Tuesday, January 3, 2012
Gaudy Night - Dorothy L Sayers
The Gaudy reunites Harriet with old friends, some of whom she's happier to see than others. She finds she grown apart from Mary Stokes, the friend she came to meet, but is happy to be reacquainted with others, including the Dean, Miss Martin, & her English tutor, Miss Lydgate. Some of the other dons, including spiky Miss Hillyard, are less pleased at Harriet's return. When Harriet finds an anonymous letter in her gown, accusing her of murder, she thinks nothing of it. There have been many such letters & she returns to London after the Gaudy reflecting on how soothing a little time at Oxford pursuing some research would be.

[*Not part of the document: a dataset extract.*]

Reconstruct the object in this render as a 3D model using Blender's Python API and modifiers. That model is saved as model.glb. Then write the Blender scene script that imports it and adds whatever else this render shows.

A letter from Miss Martin, asking Harriet to visit Shrewsbury College for the opening of the new Library, awakens Harriet's desire to retreat to academe for a while. The Dean & the Warden of the College want to consult Harriet about a spate of unpleasant practical jokes & anonymous letters that have been sent to dons & students. The letters are explicit & very nasty, accusing people of disgusting crimes & unnatural acts. They all seem to be against the idea of women intellectuals, seeing an unmarried woman as an abomination against nature. Harriet realises that the letter she found was part of the same campaign & therefore the culprit could only be a don or one of the college servants as very few students were in college during the Gaudy.
April was running out, chilly and fickle, but with the promise of good things to come; and the city wore the withdrawn and secretive beauty that wraps her about in vacation. No clamour of young voices echoed along her ancient stones; the tumult of flying bicycles was stilled in the narrow strait of the Turl; in Radcliffe Square the Camera slept like a cat in the sunshine, disturbed only by the occasional visit of a slow-footed don; even in the High, the roar of car and charabanc seemed minished and brought low, for the holiday season was not yet; punts and canoes, new-fettled for the summer term, began to put forth upon the Cherwell like the varnished buds upon the horse-chestnut tree, but as yet there was no press of traffic upon the shining reaches; the mellow bells, soaring and singing in tower and steeple, told of time's flight through an eternity of peace; and Great Tom, tolling his nightly hundred-and-one, called home only the rooks from off Christ Church Meadow.
The pictures by Natacha Ledwidge are from my lovely Folio Society edition of Gaudy Night. I don't feel I'm done with Dorothy just yet though. In the middle of a hot Melbourne summer, maybe The Nine Tailors should be next or The Unpleasantness at the Bellona Club?